Perhaps the world has changed. Life is not as hard as it was in the 1950’s in post-war Japan, Europe and America. The people who brought karate to the world had to do so by travelling coach-class, often sleeping in the dojo and depending on students for food. Some, like Kanazawa Sensei, who are now (rightly) treated like VIP’s, even had to sleep rough on occasion in a foreign country, while trying to educate people about karate.


Perhaps the gap between the visiting Japanese Masters and the local instructors has closed to the point where we are no longer in awe of them. It was common in the 1950’s and 60’s for green belts to teach classes and for brown belts to be chief instructors! Stan Schmidt Sensei earned his brown belt at the JKA and was sent back to South Africa to set up the association there and be chief instructor. Nowadays, in many countries we have club instructors of 5th, 6th and 7th Dans, often “out-ranking” the younger instructors coming from Japan to teach.


Perhaps modern society is to blame. Have the martial arts been reduced to a mere sport because the world no longer needs Budo – the way of the warrior? Has the “microwave culture” of instant gratification pervaded so deeply that we want to be able to become great masters without having to put in the efforts and hardship of those who have gone before us? Are instructors now looking for the easy life and quick fix like the rest of society?


In martial arts this doesn't work. There is no easy route to true greatness.


No-one is suggesting that instructors should go and sleep rough for a while just for the sake of it. But instructors must understand that it should take more than just travelling to different cities to teach big seminars to become a “legend”. It should take more than winning a world title. It should take something special. Perhaps the key lies in the Dojo Kun. Of the maxims in the Dojo Kun, all the great Masters have, or had, all of these qualities to a large extent, but none more-so than “Effort”. The tremendous efforts that they each made for sustained periods commanded people’s respect.


Two subjects mentioned already are sport and the modern world. It is very possible that the next legends will be created out of a combination of these two. The media has become very influential, and sport has become very popular. This is a powerful combination. We have seen how UFC/MMA has achieved a lot of popularity and generated a lot of money! It may well be that the next legends will be created by those clever enough to manipulate the media. It may well be that it will be the better publicists rather than the better martial artists that will achieve fame, and possibly even legendary status. This is not a pleasant prospect for traditionalists.
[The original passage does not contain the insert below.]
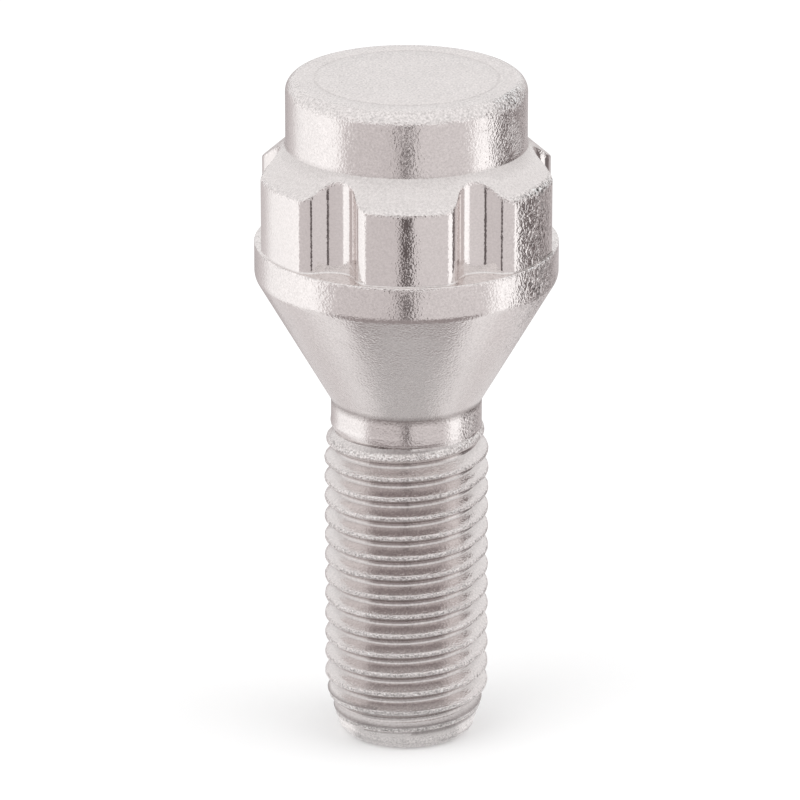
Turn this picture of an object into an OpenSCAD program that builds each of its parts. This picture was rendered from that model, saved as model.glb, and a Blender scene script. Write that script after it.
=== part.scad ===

The Masters who are with us have a responsibility to identify successors and provide them with all the knowledge and skills necessary to attain a high level in their own right. While a Master may hold something back and not teach all his students everything that he knows, he should reveal all his knowledge to at least one. For their part, the younger generation have a responsibility to work hard and achieve their full potential – to take what their Sensei has achieved and build on it, so that the future for karate becomes stronger for each generation, rather than becoming weaker.


Not all is lost. Although some of the Masters have passed away without a clear successor, there are still some Masters with us and some of these have very fine young instructors working with them, who have the potential to be great themselves. These young instructors are very lucky – they are getting to study with and learn from some of the greatest karate Masters of all time. My concern is that the focus and measure of quality has been defined by success in the sporting side of karate. I do believe that at least some of the younger instructors can become great in their own right, if they can get the balance right between personal achievement, study of other arts and development of character. Time will tell.